特に直接的な効果はありませんが、商談の際の話題としては話のネタになります(笑)。

 

──仕事をしながら選手として大会に出ることはとても難しいことだと思いますが、どのようにしてクリアしていますか?

これに関してはむしろ逆で、仕事のストレスが筋トレや大会に出る事で軽減されたり、仕事のモチベーションになったりもしています。

 

──仕事、プライベート、トレーニングに優先順位をつけるとしたらどのようになりますか?またその理由も教えて下さい。

①仕事、②トレーニング、③プライベート、ですかね。

やはり仕事をして収入を得なければ大会に出れないどころかトレーニングもできませんので。
それに、トレーニングも他人にとってはプライベートに過ぎないので迷惑をかけない程度にやらなければいけませんよね。

 

──大会に出ることについてご家族や友人、周りの方はどのような反応をされていますか?

最初は驚かれたり、心配されたりしましたが、継続して大会に出て入賞もしたりして来ると、応援してもらえる様になりましたね。

 

──今後、フィットネス業界はどのようになっていくと思いますか?

形態別に細分化されて行くとは思います。
筋トレ&カーディオ系、スタジオレッスン系、とくにプライベートジム(パーソナルジム)は増えて行くのではないでしょうか。

24時間ジムも増えるでしょうね。

 

──あなたにとって筋トレとは?

生きている事を実感し、自分と向き合いながら生涯挑戦し続けるものです。

 

──50代の方にメッセージをお願いします。

過去と他人は変える事が出来なくても、自分と未来は変える事が出来ると思います。

新しいチャレンジをするのに、何歳になっても遅すぎるという事はありません。

自分で限界を決めてしまったらそこで終わり。

自分もマラソン始めたのも40歳を過ぎてから、筋トレにこれだけ本気で取り組んだのも50歳を過ぎてからです。
それでも大会で入賞出来るまでになりました。

ほんの少しの勇気と努力があれば、新しい何かが見つかるはずです。

 

──最後の質問です。
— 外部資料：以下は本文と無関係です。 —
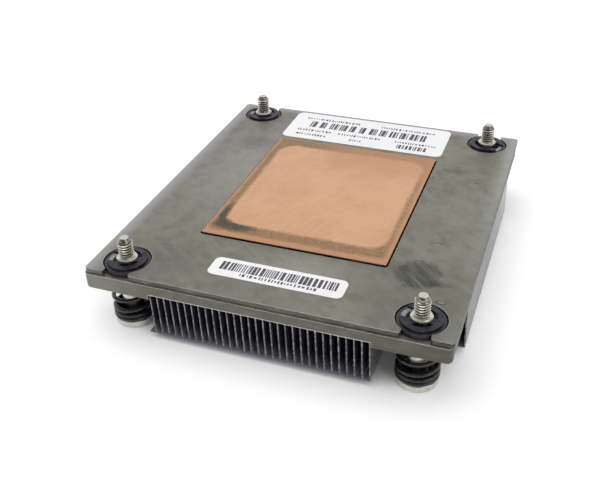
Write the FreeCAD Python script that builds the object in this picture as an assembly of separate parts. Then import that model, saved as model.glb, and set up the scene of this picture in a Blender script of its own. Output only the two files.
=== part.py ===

今後の意気込みと目標、最終的にどんな存在になりたいのかを教えてください。

まずは入賞をし続け、優勝を目指して行きたいと思います。

そしてフィットネス業界が今以上に盛り上がって行ける様に、同年代の方々の希望となり、若い子達からは目標とされる様な存在になれるようにこれからもトレーニングに精進して行きます。